George Moore - co-founder of Fairchild Semiconductors and Intel - made a simple observation which would consistently define an empirical phenomenon over the next half-century and beyond. Moore’s Law stated that the number of transistors per silicon chip would double every year: his observation was an economic one - Moore wrote that “the cost per component is nearly inversely proportional to the number of components.” He extrapolated that computing power would increase exponentially, while costs would decrease.

In part, the power of this prediction was self-fulfilling prophecy: the semi-conductor industry took it as a golden rule and a target to strive for.
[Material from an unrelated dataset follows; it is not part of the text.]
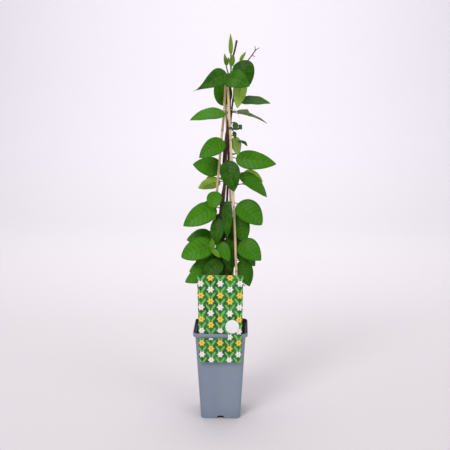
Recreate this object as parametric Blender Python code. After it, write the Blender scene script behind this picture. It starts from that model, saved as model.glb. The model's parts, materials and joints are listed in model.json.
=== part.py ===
"""Potted climbing honeysuckle: three leafy stems on three canes in a tall square pot.

Frame: +Z up, the pot's front face looks along -Y, the origin is the centre of the
pot's flat underside. Lengths below are in millimetres and turned to metres on use.
"""
import math

import bmesh
import bpy
from mathutils import Matrix, Vector

MM = 0.001

# pot
POT_HEIGHT = 178.0
RIM_HALF = 53.0
BASE_HALF = 39.0
BODY_TOP_HALF = 48.6
COLLAR_HEIGHT = 8.0
WALL = 1.6
FLOOR = 2.0
CORNER_RADIUS = 10.0
CORNER_STEPS = 5
RIM_RADIUS = 13.0
NOTCH_FOOT = 19.5
NOTCH_TOP = 10.5
NOTCH_HEIGHT = 6.2
NOTCH_REACH = 8.0
NOTCH_OVERRUN = 2.0
EDGE_ROUND = 0.8
RIM_EDGE = 0.4

# soil
GAP = 0.4
SOIL_TOP = 160.0
SOIL_SWELL = 2.0
PLUG_HALF = 7.4
PLUG_TOP_HALF = 6.0
PLUG_FOOT = 0.5
PLUG_TOP = 3.5

# canes, stems and their holes
CANE_RADIUS = 2.65
CANE_TOP_RADIUS = 2.4
CANE_SIDES = 8
STEM_SIDES = 6
STEM_TAPER = 3
HOLE_SIDES = 12
HOLE_PLAY = 0.45
HOLE_ABOVE = 12.0
HOLE_BELOW = 1.0

# leaves
BLADE = 0.9
PETIOLE = 0.85
PETIOLE_SIDES = 5
STATIONS = (0.0, 0.05, 0.15, 0.28, 0.42, 0.57, 0.72, 0.87, 1.0)
FOOT_ROUND = 0.5
FOLD = 0.16
RIPPLES = 4.4
FOOT_LEAST = 0.9
TIP_LEAST = 0.5
SHOOT_NODES = (337, 703, 690)

# label and sticker
SHEET = 0.8
STICKER_RADIUS = 13.2
STICKER_PLACE = (23.0, 193.5)
STICKER_THICKNESS = 0.7
STICKER_SIDES = 28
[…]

With investment flooding in to sustain the growth and push the boundaries of computing capabilities, US productivity growth surged. Moore’s Law is an observation and projection of a historical trend: every 2 years the capabilities of hardware tend to double.

Results

In Danny Hernandez and Tom Brown’s paper, they argue that algorithmic efficiency & hardware efficiency - two key driving factors for the advance of AI - grow exponentially. Algorithmic efficiency appears to be outpacing Moore’s Law.

In traditional computer science, algorithmic efficiency is measured by thinking about how the cost of the algorithm grows with input size and we can use Big-O notation to describe this. For example, we can measure the efficiency of a sorting algorithm by calculating the number of operations required to find a solution as the number of items to be sorted increases.

For machine learning problems, this approach doesn’t work quite as well, as it is harder to clearly define problem difficulty. In this paper, the authors use a clever trick to measure the efficiency of machine learning algorithms: they analyse training costs (i.e. the amount of computational power required), holding performance constant.

Using this measure, the authors found that the amount of compute required to reach their benchmark for performance decreased by 44x over the period 2012-2019. Moore’s Law would suggest an 11x decrease. Therefore, over this period, the authors found that neural net architectures made progress faster than the original Moore’s Law.

Imagine what the future would look like after 50 years of exponential gains in algorithmic efficiency. It will be like advancing from the 16-bit microcomputers of 1965 to the powerful iPhone in your pocket in 2015. I think it’s not unreasonable to say that we could see something on the scale of the Industrial Revolution.

Today, you can speak with a chat AI which is nearly indistinguishable from a human. Where will these advances in capabilities take us next?